The throne of Judah was to be occupied by strangers, and the line of native princes was to cease upon the coming of this Governor, and not till his coming: "The scepter shall not depart from Judah, nor a lawgiver from between his feet, until Shiloh shall come; and unto him shall the gathering of the people be." On the day of his crucifixion the rulers of the Jews made this formal and public announcement of the fact, "We have no king but Cæsar."
He was to address a class of people whom no other religious teacher had condescended to notice before, and very few save those sent by Him ever since: "The Spirit of the Lord God is upon me; because the Lord hath anointed me to preach good tidings unto the meek: he hath sent me to bind up the broken-hearted, to proclaim liberty to the captives, and the opening of the prison to them that are bound." Hear Jesus' words: "Come unto me, all ye that labor and are heavy laden, and I will give you rest. Go and show John again those things which ye do hear and see: The blind receive their sight, and the lame walk, the lepers are cleansed, and the deaf hear, the dead are raised up, and the poor have the gospel preached to them. And blessed is he, whosoever shall not be offended in me."

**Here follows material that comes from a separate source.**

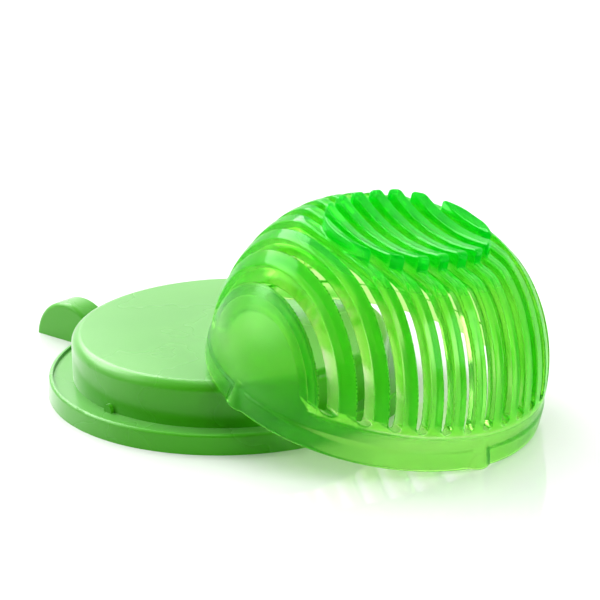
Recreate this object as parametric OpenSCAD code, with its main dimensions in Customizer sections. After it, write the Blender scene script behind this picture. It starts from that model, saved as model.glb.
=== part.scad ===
// Salad cutting bowl: slotted dome leaning upside down on its round cutting base.
// Millimetres. The origin is the base's centre on the table, z up.

/* [Base] */
// outer radius of the flange at its top edge
flange_r = 100; // [95:1:110]
// how much wider the flange is at the table than at its top edge
flange_draft = 0.6; // [0:0.1:3]
// height of the flange above the table
flange_h = 10.8; // [8:0.1:14]
// rounding of the flange's top edge
flange_round = 1.6; // [0.5:0.1:3]
// depth of the tray between the drum and the flange's lip
tray_depth = 1.6; // [0.5:0.1:3]
// width of the flange's lip
lip_w = 2.2; // [1.8:0.1:4]
// radius of the raised drum
drum_r = 86.8; // [84:0.1:89]
// height of the cutting top above the table
drum_h = 33.5; // [30:0.1:38]
// rounding of the drum's shoulder
drum_round = 5.2; // [2:0.1:7]
// thickness of the moulded base walls
base_wall = 3; // [2:0.1:4]
// radius of the solid hub under the cutting top
hub_r = 9; // [6:0.5:14]

/* [Nubs] */
// width of one bayonet nub
nub_w = 5.4; // [4:0.1:7]
// height of a nub above the tray
nub_h = 4.4; // [4:0.1:6]
// how far a nub stands out of the drum
nub_out = 2.2; // [1:0.1:2.4]
// direction of the first nub
nub_turn = 45; // [0:1:89]

/* [Grip] */
// radius of the half-round grip
grip_r = 25.4; // [22:0.2:28]
// how far the grip's middle lies below the table
grip_drop = 2.6; // [0:0.1:5]
// thickness of the grip
grip_w = 16.6; // [12:0.1:22]
// rounding of the grip's edges
grip_round = 2.4; // [1:0.1:4]
// how far the grip runs into the flange at the table
grip_sink = 4; // [2:0.1:6]
// direction of the grip
grip_turn = 140; // [100:1:180]

/* [Bowl] */
// gap round the drum when the bowl is locked on
fit_gap = 0.3; // [0.1:0.05:0.8]
// thickness of the plain wall
wall = 1.6; // [1.4:0.1:2.4]
// height of the bowl, rim to foot
bowl_h = 92.6; // [89:0.1:97]
// how far the foot stays below the top of a full dome
dome_cut = 10.2; // [8:0.1:14]
// height of the thicker rim band
band_h = 9.5; // [6:0.5:14]
// how far the rim band stands out of the wall
band_out = 0.9; // [0.4:0.1:2]
// height over which the rim band fades into the wall
band_fade = 2.5; // [1:0.5:5]
// rounding of the rim's outer edge
rim_round = 0.8; // [0.3:0.1:1.2]
// bevel of the rim's inner edge
rim_bevel = 1.2; // [0.3:0.1:1.4]

/* [Crown] */
// depth below the foot at which the crown starts to flatten
crown_start = 14.8; // [12:0.1:18]
// depth below the foot of the crown's middle crease
crown_mid = 8.6; // [8:0.1:10]
// how far the foot stands out of the crown
foot_step = 7.8; // [4:0.1:9]
// radius of the foot's round ends
foot_r = 38; // [35:0.5:41]
// how far the foot's round ends lie from its middle, across the slots
foot_stretch = 7; // [2:0.5:9]
// rounding of the foot's edge
foot_round = 2.4; // [0.5:0.1:3]
// depth of the hollow in the foot
dish_depth = 6.4; // [3:0.1:7]
// how far the round ends of the foot's hollow lie from the middle, across the slots
dish_stretch = 14; // [2:0.5:16]

/* [Fins and slots] */
// number of slots
slot_count = 13; // [9:2:15]
// distance from one slot to the next
slot_pitch = 11.9; // [10:0.1:12.2]
// width of a slot
slot_w = 5.5; // [4:0.1:7]
// height of the slots' round ends above the rim
slot_start = 21; // [18:0.5:24]
// depth of a fin inwards from the dome
fin_depth = 6.2; // [4:0.1:8]
// thickness of the fins under the middle of the foot
fin_foot = 5.8; // [3:0.1:8]
// solid edge left beyond the outer slots
edge_w = 2; // [1.5:0.1:6]
// direction across the slots
slot_turn = 69.5; // [50:0.5:80]

/* [Rim bulges] */
// how far a bulge stands out of the rim band
bulge_out = 2.4; // [2.2:0.1:3.4]
// radius of a bulge
bulge_r = 10; // [8:0.5:14]
// height at which a bulge fades into the wall
bulge_h = 15; // [10:0.5:18]
// direction of the bulges from the slots' normal
bulge_turn = 0; // [-10:1:10]

/* [How the bowl leans] */
// distance between the middles of base and bowl
lean_dist = 92.1; // [88:0.1:100]
// direction from the base to the bowl
lean_turn = -34.2; // [-60:0.1:-10]
// gap left between the bowl and the drum's shoulder
lean_gap = 0.1; // [0.05:0.05:0.5]

/* [Hidden] */
$fn = 96;

flange_foot = flange_r + flange_draft;
inner_r = drum_r + fit_gap;
dome_r = inner_r + wall;
rim_r = dome_r + band_out;

// A sphere on the bowl's axis is found from two points of the crown.
function centre_z(p, q) = (q[0] * q[0] + q[1] * q[1] - p[0] * p[0] - p[1] * p[1]) / (2 * (q[1] - p[1]));
function reach(p, c) = sqrt(p[0] * p[0] + (p[1] - c) * (p[1] - c));

dome_lift = max(bowl_h - dome_r + dome_cut, band_h + band_fade + 1);
start_h = bowl_h - crown_start;
start_r = sqrt(dome_r * dome_r - (start_h - dome_lift) * (start_h - dome_lift));
end_r = foot_r + 1;
mid_r = end_r + 0.57 * (start_r - end_r);
start_p = [start_r, start_h];
mid_p = [mid_r, bowl_h - max(crown_mid, foot_step + 0.6)];
end_p = [end_r, bowl_h - foot_step];
upper_c = centre_z(start_p, mid_p);
upper_r = reach(start_p, upper_c);
cap_c = centre_z(mid_p, end_p);
cap_r = reach(mid_p, cap_c);

dish_half = foot_r - 3;
dish_r = (dish_half * dish_half + dish_depth * dish_depth) / (2 * dish_depth);
dish_low = bowl_h - dish_depth;
ceiling_h = dish_low - fin_foot;
tray_h = flange_h - tray_depth;
fin_low = max(slot_start + slot_w / 2, drum_h - tray_h) + 0.4;
fins_half = (slot_count - 1) * slot_pitch / 2 + slot_w / 2 + edge_w;
bulge_tilt = atan((bulge_out + band_out + 0.3) / bulge_h);

// The tilt at which the rim just clears the drum's rounded shoulder.
bowl_x = lean_dist * cos(lean_turn);
bowl_y = lean_dist * sin(lean_turn);
shoulder_r = drum_r - drum_round;
function drum_top(q) = q <= shoulder_r ? drum_h : drum_h - drum_round
    + sqrt(max(0, drum_round * drum_round - (q - shoulder_r) * (q - shoulder_r)));
function rim_z(a, r, h, t) = (rim_r - rim_round - r * cos(a)) * sin(t) + h * cos(t);
function rim_off(a, r, h, t) = norm([lean_dist + r * cos(a) * cos(t) + h * sin(t), r * sin(a)]);
function clear(a, r, h, t) = rim_off(a, r, h, t) > drum_r ? 99
    : rim_z(a, r, h, t) - drum_top(rim_off(a, r, h, t));
function least(t) = min([for (a = [90:0.5:180]) min(
    clear(a, rim_r - rim_round, 0, t),
    clear(a, inner_r + rim_bevel, 0, t),
    clear(a, inner_r, rim_bevel, t)
)]);
function lean(lo, hi, n) = n == 0 ? hi : least((lo + hi) / 2) < lean_gap
    ? lean((lo + hi) / 2, hi, n - 1) : lean(lo, (lo + hi) / 2, n - 1);
steepest = 30;
tilt = lean(2, steepest, 18);
lift = max(
    (rim_r - rim_round) * sin(tilt),
    (rim_r - 0.3 * rim_round) * sin(tilt) - 0.3 * rim_round * cos(tilt),
    rim_r * sin(tilt) - rim_round * cos(tilt)
);

module round_post(r, h, e) {
    rotate_extrude() union() {
        square([r - e, h]);
        square([r, h - e]);
        translate([r - e, h - e]) intersection() {
            circle(e);
            square([e + 1, e + 1]);
        }
    }
}

module grip() {
    rotate([0, 0, grip_turn])
    translate([flange_foot - grip_sink + grip_r, grip_w / 2, -grip_drop])
    rotate([90, 0, 0])
    intersection() {
        union() {
            translate([0, 0, grip_w / 2]) round_post(grip_r, grip_w / 2, grip_round);
            translate([0, 0, grip_w / 2]) mirror([0, 0, 1]) round_post(grip_r, grip_w / 2, grip_round);
        }
        translate([-2 * grip_r, grip_drop, -1]) cube([4 * grip_r, 2 * grip_r, grip_w + 2]);
    }
}

module nub() {
    translate([drum_r - 2, -nub_w / 2, tray_h - 1])
        cube([nub_out + 2, nub_w, nub_h - nub_w / 2 + 1]);
    translate([drum_r - 2, 0, tray_h + nub_h - nub_w / 2]) rotate([0, 90, 0])
        cylinder(r = nub_w / 2, h = nub_out + 2);
}

module base_profile() {
    polygon([[0, 0], [flange_foot, 0], [flange_r, flange_h - flange_round], [0, flange_h - flange_round]]);
    square([flange_r - flange_round, flange_h]);
    translate([flange_r - flange_round, flange_h - flange_round]) circle(flange_round);
}

module cutting_base() {
    color([0.43, 0.74, 0.3])
    difference() {
        union() {
            difference() {
                rotate_extrude() base_profile();
                translate([0, 0, tray_h]) cylinder(r = flange_r - lip_w, h = flange_h);
            }
            round_post(drum_r, drum_h, drum_round);
            for (i = [0:3]) rotate([0, 0, nub_turn + 90 * i]) nub();
            grip();
        }
        rotate_extrude() translate([hub_r, -1])
            square([drum_r - base_wall - hub_r, drum_h - base_wall + 1]);
        rotate_extrude() translate([hub_r, -1])
            square([flange_r - base_wall - hub_r, tray_h - base_wall + 1]);
    }
}

module crown(inset) {
    intersection() {
        translate([0, 0, dome_lift]) sphere(r = dome_r - inset);
        translate([0, 0, upper_c]) sphere(r = upper_r - inset);
        translate([0, 0, cap_c]) sphere(r = cap_r - inset);
    }
}

module outer_body() {
    rotate_extrude() polygon([
        [0, 0], [rim_r - rim_round, 0], [rim_r - 0.3 * rim_round, 0.3 * rim_round],
        [rim_r, rim_round], [rim_r - 0.2, band_h], [dome_r, band_h + band_fade], [0, band_h + band_fade]
    ]);
    cylinder(r = dome_r, h = dome_lift);
    intersection() {
        crown(0);
        translate([0, 0, dome_lift - 1]) cylinder(r = 2 * dome_r, h = bowl_h);
    }
    foot(bowl_h - ceiling_h - 1, foot_round);
}

module foot(h, e) {
    translate([0, 0, bowl_h - h]) {
        for (s = [-1, 1]) translate([s * foot_stretch, 0, 0]) round_post(foot_r, h, e);
        translate([-foot_stretch, 0, 0]) rotate([90, 0, 90]) linear_extrude(2 * foot_stretch) union() {
            translate([-foot_r + e, 0]) square([2 * (foot_r - e), h]);
            translate([-foot_r, 0]) square([2 * foot_r, h - e]);
            for (s = [-1, 1]) translate([s * (foot_r - e), h - e]) circle(e);
        }
    }
}

module dish() {
    translate([0, 0, dish_low + dish_r]) {
        for (s = [-1, 1]) translate([s * dish_stretch, 0, 0]) sphere(r = dish_r);
        rotate([0, 90, 0]) cylinder(r = dish_r, h = 2 * dish_stretch, center = true);
    }
}

module bulge(inset) {
    for (i = [0:3]) rotate([0, 0, bulge_turn + 90 * i])
        translate([rim_r + bulge_out - bulge_r, 0, 0]) rotate([0, -bulge_tilt, 0])
        translate([0, 0, -6]) cylinder(r = bulge_r - inset, h = bulge_h + 6);
}

module cavity() {
    translate([0, 0, -1]) cylinder(r = inner_r, h = dome_lift + 1);
    translate([0, 0, -1]) cylinder(r1 = inner_r + rim_bevel + 1, r2 = inner_r, h = rim_bevel + 1);
    difference() {
        intersection() {
            crown(wall);
            translate([0, 0, dome_lift - 1]) cylinder(r = dome_r, h = ceiling_h - dome_lift + 1);
        }
        translate([-fins_half, -dome_r, fin_low]) cube([2 * fins_half, 2 * dome_r, bowl_h]);
    }
    intersection() {
        crown(fin_depth);
        translate([0, 0, fin_low - 1]) cylinder(r = dome_r, h = ceiling_h - fin_low + 1);
    }
}

module slots() {
    for (i = [0:slot_count - 1]) translate([(i - (slot_count - 1) / 2) * slot_pitch, 0, slot_start + slot_w / 2]) {
        translate([-slot_w / 2, -dome_r - 5, 0]) cube([slot_w, 2 * dome_r + 10, bowl_h]);
        translate([0, dome_r + 5, 0]) rotate([90, 0, 0]) cylinder(r = slot_w / 2, h = 2 * dome_r + 10);
    }
}

module bowl_upright() {
    rotate([0, 0, slot_turn])
    difference() {
        union() {
            outer_body();
            intersection() {
                bulge(0);
                cylinder(r = 2 * dome_r, h = bulge_h);
            }
        }
        cavity();
        translate([0, 0, -0.01]) intersection() {
            bulge(wall);
            translate([0, 0, -1]) cylinder(r = 2 * dome_r, h = bulge_h - 2);
        }
        slots();
        dish();
    }
}

module slotted_bowl() {
    color([0.15, 0.85, 0.1])
    translate([bowl_x, bowl_y, lift])
    rotate([0, 0, lean_turn])
    rotate([0, tilt, 0])
    bowl_upright();
}

cutting_base();
slotted_bowl();
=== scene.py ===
import math

import bpy
from mathutils import Matrix, Vector


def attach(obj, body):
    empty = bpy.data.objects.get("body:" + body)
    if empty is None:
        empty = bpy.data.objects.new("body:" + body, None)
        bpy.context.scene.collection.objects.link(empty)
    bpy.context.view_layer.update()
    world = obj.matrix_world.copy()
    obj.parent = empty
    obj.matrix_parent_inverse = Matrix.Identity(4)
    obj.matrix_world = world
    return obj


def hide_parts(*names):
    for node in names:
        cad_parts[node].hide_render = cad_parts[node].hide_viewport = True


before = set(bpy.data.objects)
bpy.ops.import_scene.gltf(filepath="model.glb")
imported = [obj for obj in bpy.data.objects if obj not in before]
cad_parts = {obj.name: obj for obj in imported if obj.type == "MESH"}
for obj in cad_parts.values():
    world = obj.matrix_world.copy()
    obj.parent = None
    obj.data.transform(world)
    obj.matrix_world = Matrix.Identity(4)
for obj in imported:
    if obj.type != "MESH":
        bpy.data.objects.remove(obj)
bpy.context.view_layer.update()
mm = 0.001


class Wire:
    # A socket of a node tree, so that sums of fields read as sums.
    def __init__(self, tree, socket):
        self.tree = tree
        self.socket = socket

    def math(self, operation, *others):
        values = {0: self}
        for place, other in enumerate(others, 1):
            values[place] = other
        return addNode(self.tree, "ShaderNodeMath", {"operation": operation}, values)

    def flip(self, operation, other):
        return addNode(self.tree, "ShaderNodeMath", {"operation": operation}, {0: other, 1: self})

    def __add__(self, other): return self.math("ADD", other)
    def __radd__(self, other): return self.flip("ADD", other)
    def __sub__(self, other): return self.math("SUBTRACT", other)
    def __rsub__(self, other): return self.flip("SUBTRACT", other)
    def __mul__(self, other): return self.math("MULTIPLY", other)
    def __truediv__(self, other): return self.math("DIVIDE", other)
    def __neg__(self): return self.math("MULTIPLY", -1.0)
    def __abs__(self): return self.math("ABSOLUTE")

    def least(self, other): return self.math("MINIMUM", other)
    def most(self, other): return self.math("MAXIMUM", other)
    def blendLeast(self, other, width): return self.math("SMOOTH_MIN", other, width)
    def blendMost(self, other, width): return self.math("SMOOTH_MAX", other, width)

    def out(self, name):
        return Wire(self.tree, self.socket.node.outputs[name])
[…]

Yet, notwithstanding his feeding of thousands, and healing of multitudes, and teaching of the lowest of the people, it was foretold he should be unpopular: "He is despised and rejected of men; a man of sorrows, and acquainted with grief: and we hid as it were our faces from him; he was despised, and we esteemed him not." The brief records are: "Then all the disciples forsook him and fled." "Then began Peter to curse and to swear, saying, I know not the man." "Pilate saith unto them, Ye have a custom, that I should release unto you one at the passover: will ye therefore that I release unto you the King of the Jews? Then cried they all again, saying, Not this man, but Barabbas. Now Barabbas was a robber."